--- What to produce ---
Return the listing word for word, as given.

--- Collected material ---
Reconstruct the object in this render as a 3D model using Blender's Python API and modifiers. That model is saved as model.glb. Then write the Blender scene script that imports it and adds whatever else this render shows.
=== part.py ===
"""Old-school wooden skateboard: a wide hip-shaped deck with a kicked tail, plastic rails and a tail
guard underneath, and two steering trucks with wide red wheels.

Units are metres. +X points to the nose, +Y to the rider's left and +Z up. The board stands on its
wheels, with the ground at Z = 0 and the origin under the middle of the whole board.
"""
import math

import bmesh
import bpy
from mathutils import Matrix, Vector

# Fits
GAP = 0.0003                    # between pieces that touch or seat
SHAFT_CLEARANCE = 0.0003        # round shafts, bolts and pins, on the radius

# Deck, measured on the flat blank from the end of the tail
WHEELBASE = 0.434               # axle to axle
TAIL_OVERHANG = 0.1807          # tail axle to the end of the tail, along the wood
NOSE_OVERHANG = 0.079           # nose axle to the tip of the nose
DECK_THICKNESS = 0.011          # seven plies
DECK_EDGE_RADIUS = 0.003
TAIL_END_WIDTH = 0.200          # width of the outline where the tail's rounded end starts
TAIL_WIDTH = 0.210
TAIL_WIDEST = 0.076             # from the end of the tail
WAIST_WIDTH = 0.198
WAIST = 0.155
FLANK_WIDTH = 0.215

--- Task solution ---
Reconstruct the object in this render as a 3D model using Blender's Python API and modifiers. That model is saved as model.glb. Then write the Blender scene script that imports it and adds whatever else this render shows.
=== part.py ===
"""Old-school wooden skateboard: a wide hip-shaped deck with a kicked tail, plastic rails and a tail
guard underneath, and two steering trucks with wide red wheels.

Units are metres. +X points to the nose, +Y to the rider's left and +Z up. The board stands on its
wheels, with the ground at Z = 0 and the origin under the middle of the whole board.
"""
import math

import bmesh
import bpy
from mathutils import Matrix, Vector

# Fits
GAP = 0.0003                    # between pieces that touch or seat
SHAFT_CLEARANCE = 0.0003        # round shafts, bolts and pins, on the radius

# Deck, measured on the flat blank from the end of the tail
WHEELBASE = 0.434               # axle to axle
TAIL_OVERHANG = 0.1807          # tail axle to the end of the tail, along the wood
NOSE_OVERHANG = 0.079           # nose axle to the tip of the nose
DECK_THICKNESS = 0.011          # seven plies
DECK_EDGE_RADIUS = 0.003
TAIL_END_WIDTH = 0.200          # width of the outline where the tail's rounded end starts
TAIL_WIDTH = 0.210
TAIL_WIDEST = 0.076             # from the end of the tail
WAIST_WIDTH = 0.198
WAIST = 0.155
FLANK_WIDTH = 0.215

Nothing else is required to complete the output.